Pictures from closest approach are not yet available. Expect another post late Wednesday or early Thursday with those images. The reason for this is that New Horizons can't take pictures and send them to us at the same time, so imaging activity is interspersed with downlinks to Earth to transmit data. Emily Lakdawalla has posted a downlink schedule. On Wednesday afternoon (ET), the probe will transmit three images of Pluto that were taken from 77,000km away, with a resolution of 0.4 km per pixel. They'll be the first three pieces of a mosaic of Pluto's surface, and the dwarf planet will fill all three frames. It will take a full 16 months for New Horizons to transmit all the data it collects. (Lakdawalla also added Pluto to a montage of the biggest non-planets in the solar system. New Horizon's measurements indicate Pluto is slightly larger than we thought. It's now considered the largest of the Kuiper Belt objects.)

1 of 134 comments (clear)

  1. Re:I was really excited about this by Anonymous Coward · · Score: 0, Troll

    There is a lot to be proud of regarding NASA, but nationalism, for what it is, Pride in ones nation and it's people there isn't much to be proud about regarding space exploration, science and the US population. In fact I would be ashamed.

    Lets forgo roughly half of the population that dismisses one to several major scientific fields because it does not match the interpretation of their personal bronze age fairytale and focus on the space part.

    How utterly spoiled and complacent do you have to be to, as a people, get "bored" by LANDING ON THE FUCKING MOON, loosing interest at the point where that technology and it's missions would actually begin to make some form of scientific sense? As if the space race won was the goal and going to the moon was the highest possible achievement. NASA's budget is a shadow of it's former self, so I'd say NASA accomplished great things in spite the US people.
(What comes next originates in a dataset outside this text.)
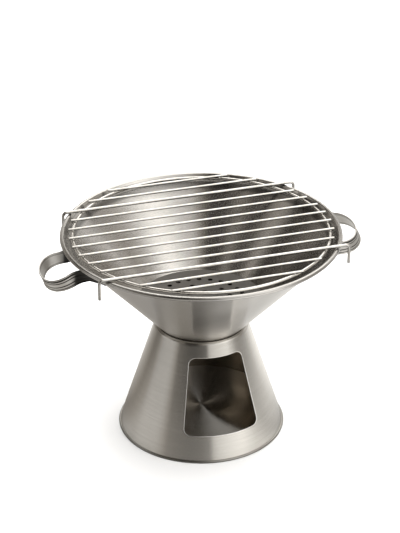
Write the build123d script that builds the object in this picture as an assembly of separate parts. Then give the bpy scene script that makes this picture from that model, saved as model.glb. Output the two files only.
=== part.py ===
"""Portable tabletop charcoal grill: a waisted stand, a fire bowl, a charcoal plate and a lift-off wire grate.

Millimetres. +Z is up, the origin is the centre of the foot on the table, the draught door faces -Y
and the handles stand out along X. Each function makes one piece of the real object.
"""

from build123d import *
from math import atan, cos, radians, sin, sqrt
import os

# Sheet metal and the gap between pieces that lift off one another
SHEET = 0.8
CLEARANCE = 0.3

# Stand: a truncated cone with a hemmed foot, an in-turned mouth and a draught door
FOOT_RADIUS = 102.4             # outside of the wall at the foot
FOOT_HEM_RADIUS = 1.6           # rolled hem round the foot
FOOT_HEM_HEIGHT = 1.4           # centre of the hem, pressed a little flat on the table
MOUTH_RADIUS = 57.9             # outside of the wall at the mouth
MOUTH_HEIGHT = 142.3
FLOOR_HEIGHT = 21.4             # top of the raised ash floor
DOOR_HALF_ANGLE = 31.0          # degrees each side of -Y; the door's sides run up the cone
DOOR_SILL = 32.0
DOOR_HEAD = 124.5
DOOR_CORNER_RADIUS = 8.0
LIP_SWEEP = 152.0               # degrees that the mouth's lip turns in and down

# Bowl: an open cone with a rolled rim
RIM_RADIUS = 170.0
RIM_BEAD_RADIUS = 2.8
RIM_CURL_SWEEP = 290.0          # degrees that the rim's edge is rolled outwards and down
BOWL_SLOPE = 0.9215             # growth of the bowl's radius for each millimetre of height
BOWL_RADIUS_AT_MOUTH = 53.3     # outside of the bowl level with the stand's mouth
THROAT_HEIGHT = 131.0           # the bowl's open lower end, inside the stand

# Charcoal plate
PLATE_TOP = 171.5
PLATE_THICKNESS = 1.0
PLATE_HOLE_RADIUS = 3.0
PLATE_RINGS = ((21.0, 6), (37.0, 12), (53.0, 24))    # each ring's radius and number of holes

# Grate
BAR_COUNT = 13
BAR_PITCH = 23.13
BAR_RADIUS = 1.5
BAR_REACH = 159.7               # the plain bars end on a circle of this radius
HOOKED_BARS = {3: (-151.0, 154.0), 11: (-148.0, 152.0)}     # bars bent down over the rim, and each leg's X
HOOK_BAR_RADIUS = 1.9
HOOK_LEG_END = 243.5            # height of the hooks' lower ends
HOOK_BEND_RADIUS = 5.0
GRATE_RING_RADIUS = 154.5
GRATE_RING_WIRE = 2.0

# Handles: a ribbed strip bent into an open loop in plan, with both ends welded to the bowl's cone.
# Neither loop is quite level or upright: each one's bends are named here, in millimetres and degrees.
STRIP_THICKNESS = 1.2
STRIP_HEIGHT = 19.5
STATIONS = 14                   # sections along each half of a strip
HANDLES = {
    "handle_left": {
        "side": -1, "reach": 197.8, "shift": -1.9,
        "loop": 26.4, "loop_sweep": 98.0, "neck": 17.8, "neck_sweep": 55.0,
        "tip_height": 233.2, "end_height": 245.3, "climb": 0.27, "tip_lean": 20.6, "end_lean": 34.0},
    "handle_right": {
        "side": 1, "reach": 200.2, "shift": -3.2,
        "loop": 35.5, "loop_sweep": 106.0, "neck": 19.5, "neck_sweep": 18.0,
        "tip_height": 240.5, "end_height": 236.0, "climb": 0.20, "tip_lean": -27.0, "end_lean": -12.0},
}
TAB_LENGTH = 45.0               # straight run into the bowl, trimmed where it meets the cone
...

    I find it doubtful that patriotism will keep up the following 16 months when the data is collected and the hard gritty science is relieved. In fact, I'm willing to bet that any new target or mission that will be possibly due to this new data will be met by a public and political "meh, already been there", why waste the money...

    With NASA you used to have the goose that lay the golden eggs and you have effectively slaughtered it, not much to be proud about IMO.